Mrs. Latham was an author of children´s books including "Grandma Prairie Dog;" and "Pink Ice Cream." She also illustrated both books. She taught school for 40 years including schools in Wilson Draw, Spur, Dickens, DeLeon, Desdemona, Abilene and Tucson.

She was a member of the Spur Art Guild, United Methodist Women, Spur Library Board and the First United Methodist Church.

She is survived by her husband, Clyde Latham of Spur; one son, Aaron Latham, New York City; and one grandchild, Taylor Latham, New York City; a brother, Rozzle B. Cozby, Anaconda, Montana.

She was preceded in death by a daughter, Von Sharon Latham who died in 1967 and a sister, Alba White, in 1992.

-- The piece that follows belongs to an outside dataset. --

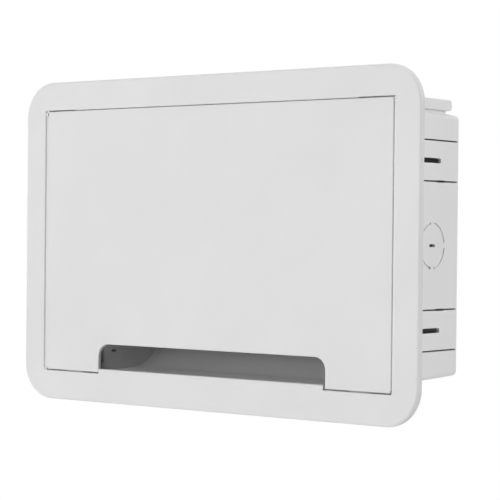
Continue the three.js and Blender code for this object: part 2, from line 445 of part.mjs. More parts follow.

Pallbearers included Leo Day Sr., Pete Day, Tommy Latham, Carson Latham, Travis Bateman and A.B. Carlisle.

Memorials may be made to the First United Methodist Church.

©The Texas Spur, October 15, 1992<
Submitted by Lillian Grace Nay

SPUR — Clyde Latham, 92, a former Texas high school football coach, died Saturday in Spur. He coached in Spur, Dickens, Munday, and DeLeon. In the late 1940s, his Munday Moguls won the bi-district championship.

He stayed in touch with the players on that team until the end of his life. A few years ago, he proudly rode atop a float honoring Coach Latham in Dickens Old Timers Day parade. Services will be at 2 p.m. Tuesday, May 27, at First United Methodist Church in Spur. Rev. Larry Burton will officiate. Burial will be in Spur Memorial Cemetery under the direction of Campbell Funeral Home of Spur. Clyde Latham was born Aug. 30, 1910, in the Red Hill community in Dickens County. That made him about a decade older than the town of Spur. He attended Texas A&M University before beginning his coaching career.

After he retired from coaching, he moved to Tucson, Ariz., where he built houses for doctors. When he retired from that career, Clyde Latham - and his wife - the late Launa Cozby Latham, came home to Spur. After the death of his first wife, the then 84-year-old Clyde fell in love with 81-year-old Gussie Lee Lancaster and they married. The story of their romance is told in The Ballad of Gussie and Clyde written by his son.

Clyde Latham is survived by his wife Gussie, his son Aaron, and his granddaughter Taylor.